平峯 悠氏<地域・歴史資源を生かすユニークな取り組み事例>
伝統的風土保存型:京都府美山町や岐阜県白川郷など
地域資源産業化:四万十市や島根県雲南市、徳島県上勝町の葉っぱビジネス、ニセコはパウダースノー、岡山県真庭市など
オリジナル地域創造型:長浜市の「黒壁スクエア」
人材先端産業集約型:徳島県神山町。住民主体で、芸術家やIT技術者を呼ぶことに成功した
個別歴史資源再生型:高槻市八丁畷・富田林寺内町など
イベント創造型:枚方市での、五六市、東海道56次ということで、手作りで200店ぐらいが出店する。また、枚方市内の名所をバスでめぐるイベントも実施している
産業観光施設型:大阪の池田で、安藤百福の業績を記念した「インスタントラーメン発明記念館」、年間50万人が訪れ、工場見学ができる。アサヒビール吹田工場、サントリー山崎工場
居住環境整備型:豊中市、高槻市、枚方市楠葉・香里など良好な居住環境があるところ
<まちづくりを実現するための基本的事項>
まちづくり施策や資源を共有する
まち全体の「移動」や「交通」を考える
まちの骨格づくり(道路・鉄道、公園・駐車場施設)
雇用や仕事につなげる
人々が住み、集まり、交流するまちへ
●彦根の地域資源を活かしたまちづくり 濱崎一志
地域文化財は地域の中ではぐくまれてきたもの。それを地域資源として活用し、地域のアイデンティティを明確にすることなくして個性的な町づくりはできない。彦根の地域資源はお城・城下町だけではない。「やま」「さと」「まち」「うみ」の4分類で捉えられる。
濱崎一志氏<「やま」山村と廃村>
彦根では廃村が多い。整備すれば地域資源になり得る。

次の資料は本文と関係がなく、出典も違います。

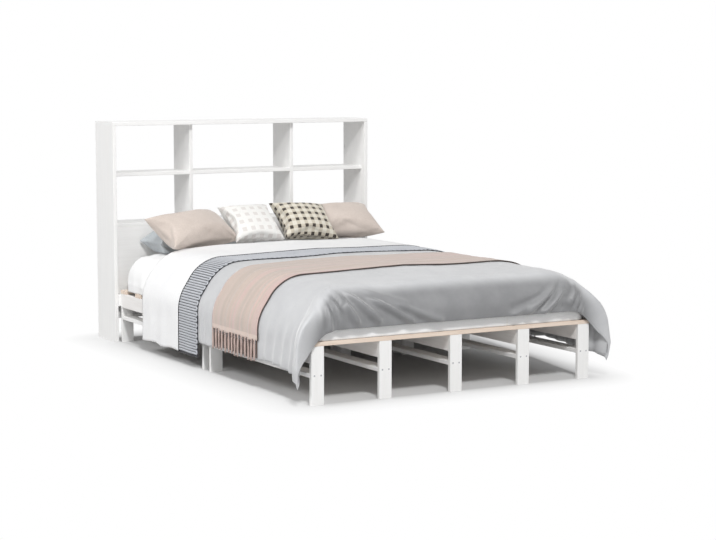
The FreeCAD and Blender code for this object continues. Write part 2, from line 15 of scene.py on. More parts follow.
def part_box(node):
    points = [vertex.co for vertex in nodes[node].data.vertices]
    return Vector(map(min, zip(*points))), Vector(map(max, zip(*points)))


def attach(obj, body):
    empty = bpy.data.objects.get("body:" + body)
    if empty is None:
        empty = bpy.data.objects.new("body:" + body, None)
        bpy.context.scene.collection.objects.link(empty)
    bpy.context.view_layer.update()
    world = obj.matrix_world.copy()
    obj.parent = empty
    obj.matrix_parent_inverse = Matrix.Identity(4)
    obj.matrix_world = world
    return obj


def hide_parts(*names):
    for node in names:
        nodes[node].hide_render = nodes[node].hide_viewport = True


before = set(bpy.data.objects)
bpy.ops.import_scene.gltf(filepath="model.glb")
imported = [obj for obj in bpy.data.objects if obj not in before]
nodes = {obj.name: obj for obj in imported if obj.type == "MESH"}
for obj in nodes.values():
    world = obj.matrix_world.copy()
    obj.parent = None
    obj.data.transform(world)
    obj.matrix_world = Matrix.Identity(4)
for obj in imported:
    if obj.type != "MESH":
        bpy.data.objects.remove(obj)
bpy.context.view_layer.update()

カイコを飼っていたと思われる作りもあり、イロリとカマドが見つかることがある。
<「さと」かっとりの里としょうずの里>
彦根は鈴鹿山脈から、芹川、犬上川が流れ扇状地を形成、水は伏流水となって地下を流れる。そのため、揚水機場が、明治以降大正まで使われていた。また、厳しい水争いの結果、構造物で分流割合を固定化したかっとりの里もある。
<「まち」城と城下町>
町屋は近江八幡と違って、1階を半間前に出す。2階が後ろへ下がっているので、通りが明るく感じる。伝建のはなしょうぶ通りでは、この作りが57%あった。
長屋形式の町家は、3戸1棟 境壁を共有 相似形と対称形がある。
足軽屋敷は5間10間50坪の土地に、玄関に座敷が設けられ、奥にはプライベートな生活空間がある。
辻番所。足軽屋敷磯部邸の中にある。現存唯一の施設として貴重。
農家は普通の田の字型の間取りにかまどなど備えているが、「桶風呂」が残っているところがある。こういったものも地域資源となる。
ヴォーリス関係の建物も地域資源となり得る。民間の方々が活用されている。
これらの地域資源を、合わせ技で活用することが期待される。